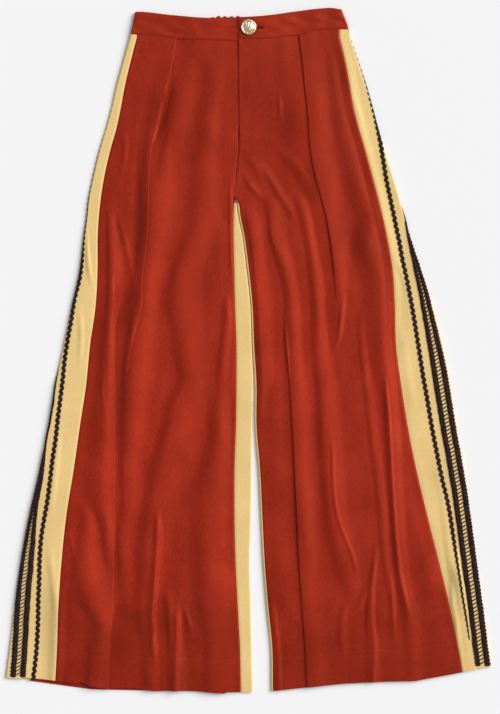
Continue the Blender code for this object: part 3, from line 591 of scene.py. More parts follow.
for leg in LEGS:
    way = WAY[leg]
    level = np.linspace(WAIST_DOWN, HEM_DOWN, ROWS)[:, None]
    edge, under, seam = seam_places(leg, way, level, "outer")
    across, down, up, centre = wrap_columns(leg, level, edge, under, way, edge_level(level))
    if leg == "left":
        names, rows = TUCK.split(), np.array(TUCK_ROWS, float)
        tuck = {name: read_off(rows[:, [0, i]], level[:, 0]) for i, name in enumerate(names)}
        along, tuck_up = fold_path(tuck["depth"] * MM, tuck["turn"])
        # The flap lies on the seam's side, so the fold runs the other way round from the edge.
        fold = tuck["across"][:, None] - (along[:, ::-1] * way) / PIXEL
        first = centre + (fold[:, :1] - centre) * np.linspace(0, 1, 10)[None, 1:-1]
        last = fold[:, -1:] + (seam - fold[:, -1:]) * np.linspace(0, 1, 9)[None, 1:] ** 0.8
        top_across = np.hstack([first, fold, last])
        settle = np.abs(top_across - tuck["across"][:, None]) * PIXEL
        top_rise = np.zeros(top_across.shape)
        start, end = first.shape[1], first.shape[1] + fold.shape[1]
        top_rise[:, :start] = tuck_up[:, -1:] * (1 - ease(settle[:, :start] / TUCK_SETTLE[0]))
        top_rise[:, start:end] = tuck_up[:, ::-1]
        top_rise[:, end:] = tuck_up[:, :1] * (1 - ease((settle[:, end:] - TUCK_SETTLE[1]) / TUCK_SETTLE[1]))
    else:
        share = np.linspace(0, 1, 27)[None, 1:] ** 0.9
        top_across = centre + (seam - centre) * share
        top_rise = np.zeros(top_across.shape)
    top_down = row_down(leg, "front", top_across, level)
    from_seam = np.abs(seam - top_across) * PIXEL
    top_up = side_level(leg, top_across, top_down) + top_rise + seam_roll(from_seam)
    top_up += unevenness(top_across, top_down, 16, SIDE_UNEVEN) * ease(from_seam / SEAM_FADE)
    points = join_layers((across, down, up), (top_across, top_down, top_up))
    side_panels[leg] = sheet_mesh(f"side_{leg}", points, CLOTH, yellow_cotton)
    # Paints shade into the panel's colour where its creases lie in shade.
    paint_light_and_shade(side_panels[leg], SIDE_PAINTED_SHADE[leg])
    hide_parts(f"side_panel_{leg}")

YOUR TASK
Reproduce the material precisely, including every line.

EXPECTED ANSWER
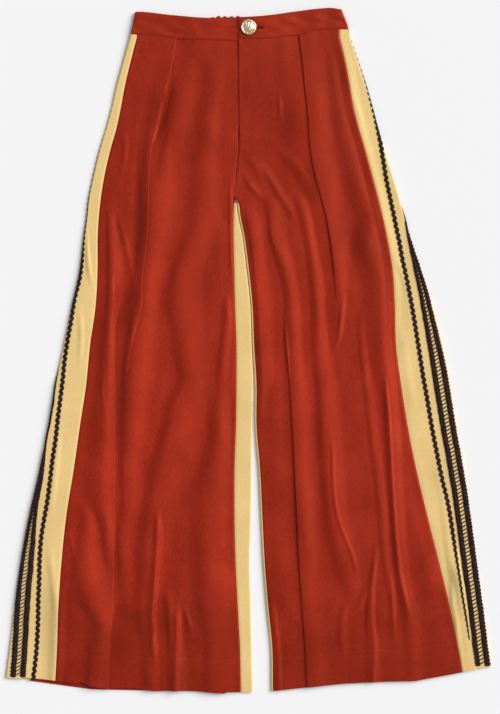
Continue the Blender code for this object: part 3, from line 591 of scene.py. More parts follow.
for leg in LEGS:
    way = WAY[leg]
    level = np.linspace(WAIST_DOWN, HEM_DOWN, ROWS)[:, None]
    edge, under, seam = seam_places(leg, way, level, "outer")
    across, down, up, centre = wrap_columns(leg, level, edge, under, way, edge_level(level))
    if leg == "left":
        names, rows = TUCK.split(), np.array(TUCK_ROWS, float)
        tuck = {name: read_off(rows[:, [0, i]], level[:, 0]) for i, name in enumerate(names)}
        along, tuck_up = fold_path(tuck["depth"] * MM, tuck["turn"])
        # The flap lies on the seam's side, so the fold runs the other way round from the edge.
        fold = tuck["across"][:, None] - (along[:, ::-1] * way) / PIXEL
        first = centre + (fold[:, :1] - centre) * np.linspace(0, 1, 10)[None, 1:-1]
        last = fold[:, -1:] + (seam - fold[:, -1:]) * np.linspace(0, 1, 9)[None, 1:] ** 0.8
        top_across = np.hstack([first, fold, last])
        settle = np.abs(top_across - tuck["across"][:, None]) * PIXEL
        top_rise = np.zeros(top_across.shape)
        start, end = first.shape[1], first.shape[1] + fold.shape[1]
        top_rise[:, :start] = tuck_up[:, -1:] * (1 - ease(settle[:, :start] / TUCK_SETTLE[0]))
        top_rise[:, start:end] = tuck_up[:, ::-1]
        top_rise[:, end:] = tuck_up[:, :1] * (1 - ease((settle[:, end:] - TUCK_SETTLE[1]) / TUCK_SETTLE[1]))
    else:
        share = np.linspace(0, 1, 27)[None, 1:] ** 0.9
        top_across = centre + (seam - centre) * share
        top_rise = np.zeros(top_across.shape)
    top_down = row_down(leg, "front", top_across, level)
    from_seam = np.abs(seam - top_across) * PIXEL
    top_up = side_level(leg, top_across, top_down) + top_rise + seam_roll(from_seam)
    top_up += unevenness(top_across, top_down, 16, SIDE_UNEVEN) * ease(from_seam / SEAM_FADE)
    points = join_layers((across, down, up), (top_across, top_down, top_up))
    side_panels[leg] = sheet_mesh(f"side_{leg}", points, CLOTH, yellow_cotton)
    # Paints shade into the panel's colour where its creases lie in shade.
    paint_light_and_shade(side_panels[leg], SIDE_PAINTED_SHADE[leg])
    hide_parts(f"side_panel_{leg}")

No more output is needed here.